On being assigned the new ‘Jug’, Kuhl commissioned a ground crew member of 511FS to do the artwork. On the port side of ‘29150 he had the name ‘Dottie Mae’ (his wife at the time) as well as some of the obligatory nose art. This was based on the December pin-up titled ‘Santa’s little helper’ in the 1945 Vargas calendar. Additionally, the pilots’ details – Lt. L. A. Kuhl was painted below the cockpit whilst on the other side were painted the names of the Crew Chief S/Sgt J A Thomas, Assist Crew Chief Sgt E A Bergstrom and armourer Sgt L V Hitchman. ‘29150 was now armed and ready to take on air support roles on behalf of the US 3rd Army amongst others.
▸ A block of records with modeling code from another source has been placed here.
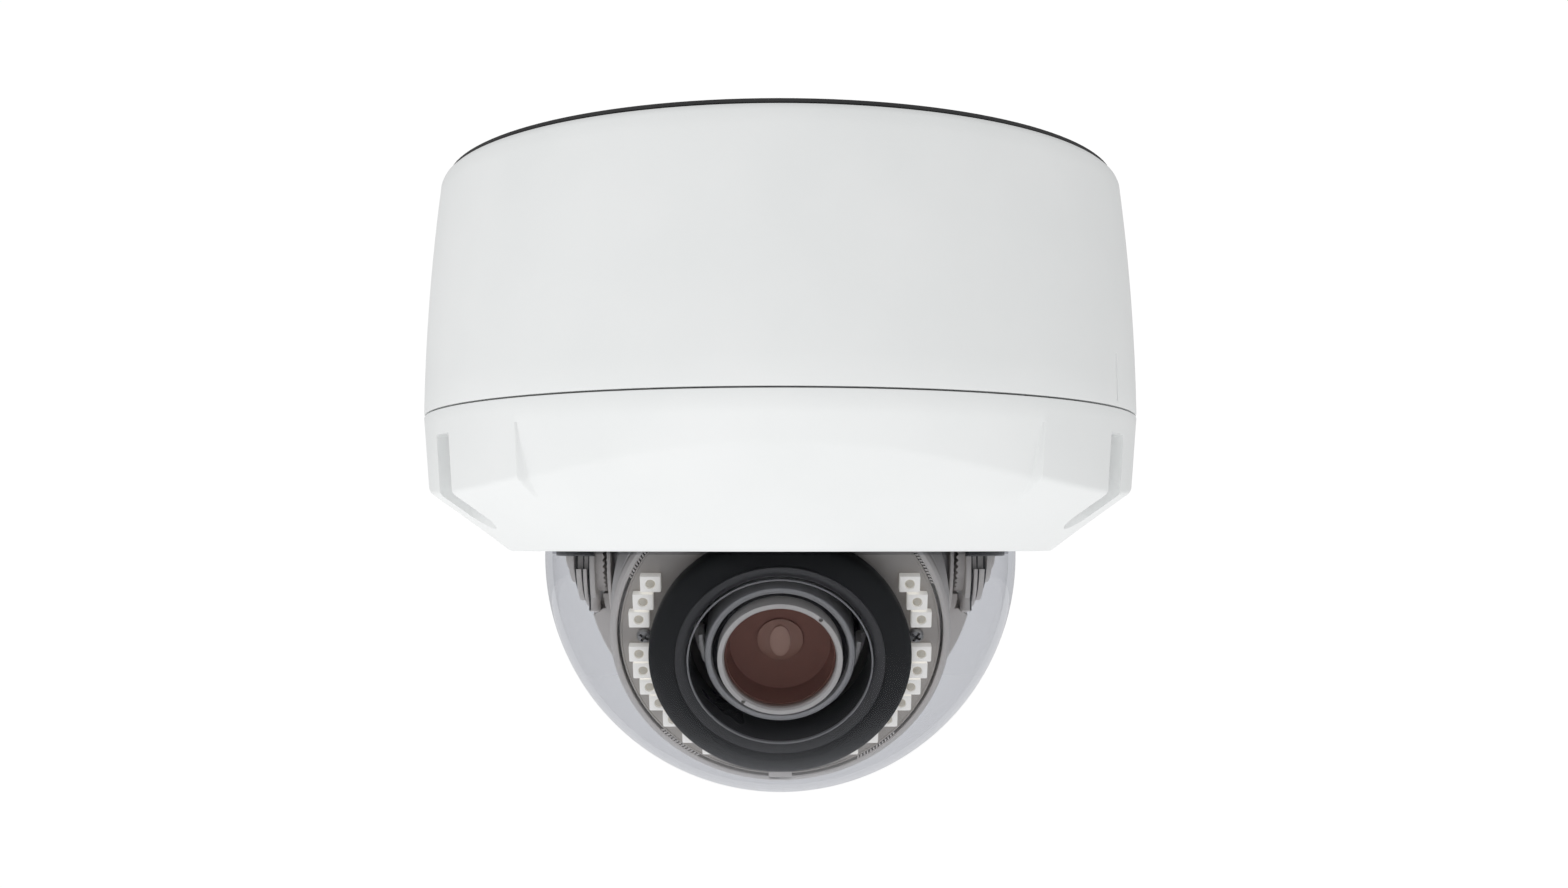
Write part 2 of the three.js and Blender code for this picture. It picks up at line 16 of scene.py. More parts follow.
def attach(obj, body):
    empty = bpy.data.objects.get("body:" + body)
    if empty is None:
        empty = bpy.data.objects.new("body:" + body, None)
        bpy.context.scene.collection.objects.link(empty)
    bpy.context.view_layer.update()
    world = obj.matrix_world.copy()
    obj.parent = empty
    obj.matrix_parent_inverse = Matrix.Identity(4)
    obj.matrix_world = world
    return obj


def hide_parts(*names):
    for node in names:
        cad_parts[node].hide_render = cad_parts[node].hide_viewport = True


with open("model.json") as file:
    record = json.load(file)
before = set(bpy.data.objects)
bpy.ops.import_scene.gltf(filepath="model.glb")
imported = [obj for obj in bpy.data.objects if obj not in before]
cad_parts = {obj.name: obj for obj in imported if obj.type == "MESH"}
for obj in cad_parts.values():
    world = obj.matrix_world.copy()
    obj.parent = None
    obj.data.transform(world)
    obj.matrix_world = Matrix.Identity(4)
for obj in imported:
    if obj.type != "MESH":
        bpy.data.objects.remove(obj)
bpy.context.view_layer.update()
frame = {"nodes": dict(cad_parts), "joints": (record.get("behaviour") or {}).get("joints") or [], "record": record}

MM = 0.001
JOINTS = {joint["name"]: joint for joint in frame["joints"]}
NODES = frame["nodes"]

# %% [markdown]
# ## Camera, floor and light
# The view is from just below the parting line, close to the object, so the camera is a wide one
# near the drum. Light could come from a studio picture, but a plain pale surround with one broad
# lamp in front and a weaker one on the left is simpler to adjust. The floor is a plain pale disc.
# It has a little light of its own, so that it stays as pale as the surround behind it.

# %% Camera
CAMERA_PLACE = Vector((0.76, -317.25, -76.44)) * MM
CAMERA_PITCH = math.radians(3.98)
SENSOR_WIDTH = 36.0
LENS_LENGTH = 33.74


def add_camera():
    bpy.ops.object.camera_add(location=CAMERA_PLACE, rotation=(math.pi / 2 + CAMERA_PITCH, 0, 0))
    camera = bpy.context.object
    camera.name = "view_camera"
    camera.data.lens = LENS_LENGTH
    camera.data.sensor_width = SENSOR_WIDTH
    camera.data.clip_start = 0.01
    bpy.context.scene.camera = camera


add_camera()

# %% Surround, lamps and floor
SURROUND = 0.62
BACKDROP_WHITE = 1.02
FLOOR_HEIGHT = -0.62
FLOOR_RADIUS = 6
FLOOR_GLOW = 0.46


def add_surround():
    world = bpy.data.worlds.new("soft_surround")
    bpy.context.scene.world = world
    world.use_nodes = True
    tree = world.node_tree
    output = tree.nodes["World Output"]
    lighting = tree.nodes["Background"]
    lighting.inputs["Color"].default_value = (1.0, 1.0, 1.0, 1)
    lighting.inputs["Strength"].default_value = SURROUND
    backdrop = tree.nodes.new("ShaderNodeBackground")
    backdrop.inputs["Color"].default_value = (1.0, 1.0, 1.0, 1)
    backdrop.inputs["Strength"].default_value = BACKDROP_WHITE
    path = tree.nodes.new("ShaderNodeLightPath")
    mix = tree.nodes.new("ShaderNodeMixShader")
    tree.links.new(path.outputs["Is Camera Ray"], mix.inputs["Fac"])
    tree.links.new(lighting.outputs["Background"], mix.inputs[1])
    tree.links.new(backdrop.outputs["Background"], mix.inputs[2])
    tree.links.new(mix.outputs["Shader"], output.inputs["Surface"])


def add_lamp(name, place, target, size, power):
    bpy.ops.object.light_add(type="AREA", location=place)
    lamp = bpy.context.object
    lamp.name = name
    lamp.data.shape = "DISK"
    lamp.data.size = size
    lamp.data.energy = power
    lamp.rotation_euler = (Vector(target) - Vector(place)).to_track_quat("-Z", "Y").to_euler()
    lamp.visible_glossy = False


add_surround()
add_lamp("front_lamp", (-0.14, -1.02, -0.18), (0, 0, -0.07), 0.7, 1.7)
add_lamp("left_lamp", (-0.9, -0.3, 0.10), (0, 0, -0.05), 0.6, 1.0)
bpy.context.scene.view_settings.view_transform = "Standard"
bpy.context.scene.cycles.use_denoising = True

bpy.ops.mesh.primitive_circle_add(vertices=64, radius=FLOOR_RADIUS, fill_type="NGON",
                                  location=(0, 0, FLOOR_HEIGHT))
floor = bpy.context.object
floor.name = "pale_floor"
print("floor", FLOOR_HEIGHT)

# %% [markdown]
# ## Materials
# Each finish is a small node tree on Object coordinates. The same few helpers make them: one
# noise for the fine surface, one larger noise for slow changes of roughness and tone.

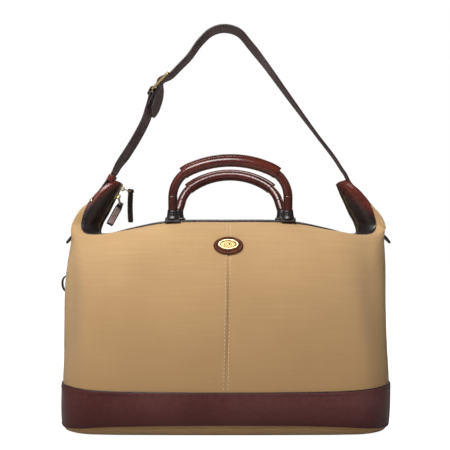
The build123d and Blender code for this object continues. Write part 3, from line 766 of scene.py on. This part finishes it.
def badge():
    """Leather oval with a brass plate on it, and a plain pattern of petals."""
    seat, out = wall_grid(np.array([-0.02, 0.0, 0.02]), np.array([5.98, 6.0, 6.02]), 0.0, soft=False)
    seat, out = seat[1, 1], out[1, 1]
    up = unit(np.array((0, 0, 1.0)) - out * out[2])
    side = np.array((1, 0, 0))
    leather_at = seat + out * 0.6 + up * 1.0
    leaf = [(0.0, 0.0), (21.8, 0.0), (22.8, 0.4), (23.0, 1.0), (22.6, 1.7), (21.6, 2.0), (20.6, 1.75),
            (19.6, 1.65), (17.5, 1.9), (0.0, 1.9)]
    oval = (1, 15 / 23)
    piece = lathe("badge_leather_oval", leaf, leather_at, out, badge_leather, "bag", 64, oval)
    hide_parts("badge_leather")
    ring = ellipse(leather_at + out * 1.7, side, up, 20.1, 12.6, np.linspace(0, 2 * math.pi, 97))
    stitches("badge_stitches", ring, out, *BADGE_THREAD, badge_thread, "bag", "trim_leather")
    metal_at = seat + out * 2.3 + up * 2.3
    floor = [(0.0, 0.0), (14.0, 0.0), (14.0, 0.5), (9.0, 0.75), (0.0, 0.95)]
    plate = lathe("badge_plate", floor, metal_at, out, gold_floor, "bag", 64, (1, 7.2 / 14.0))
    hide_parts("badge_medallion")
    rim = ellipse(metal_at + out * 0.6, side, up, 14.4, 7.5, around(72))
    rim = sweep("badge_rim", rim, [(p, q * 1.35) for p, q in circle(1.15, 12)], gold, "bag",
                side=out, closed=True)
    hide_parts("badge_medallion")
    dot = [(0.0, 0.0), (1.6, 0.0), (1.4, 0.5), (0.8, 0.85), (0.0, 0.95)]
    places = [a + math.pi / 8 for a in around(8)]
    for k, petal in enumerate(ellipse(metal_at + out * 0.6, side, up, 6.6, 3.1, places)):
        lathe(f"badge_petal_{k}", dot, petal, out, gold, "bag", 12, (1.25, 0.75))
    lathe("badge_boss", [(0.0, 0.0), (2.4, 0.0), (2.1, 0.6), (1.1, 1.0), (0.0, 1.1)],
          metal_at + out * 0.8, out, gold, "bag", 20, (1.3, 0.8))


def feet():
    shape = [(0.0, 3.8), (8.4, 3.8), (8.6, 3.2), (8.0, 2.2), (6.4, 0.9), (4.4, 0.15), (3.6, 0.0), (0.0, 0.0)]
    low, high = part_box("feet")
    inset = FOOT_R * MM
    for number, (x, y) in enumerate((a, b) for a in (low[0] + inset, high[0] - inset)
                                    for b in (low[1] + inset, high[1] - inset)):
        foot = lathe(f"foot_{number}", shape[::-1], (x / MM, y / MM, 0), (0, 0, 1), brass, "bag")
        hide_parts("feet")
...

What must be taken into account is that most P47 loses occurred from flak rather than air combat. It might have been safer for the 8AF P47’s undertaking escorts in late 1944-45, but the P47’s of the 9AF still had to contend with heavy and accurate flak during ground attack sorties right up until the war’s end. Also, a high proportion of 8AF P47’s loses actually occurred whilst undertaking ground strafing on their return from escort duties. It was in the nature of the job, that there  was a high probability that ‘29150 would be damaged or lost within a matter of weeks.

On 16 December, ‘29150 undertook her first combat mission, the first of ninety over the next five months. Her primary role was air support for the US Army, but on other occasions she hit targets of opportunity – airfields, bridges, barges, all types of ground vehicle, gun emplacements etc. All involved dive-bombing, low level bombing and strafing. ‘29150 was damaged on three, maybe four occasions by flak. It happened to be on an aerial demonstration flight on the last day of the  war that ‘29150 was finally lost and stricken from US records.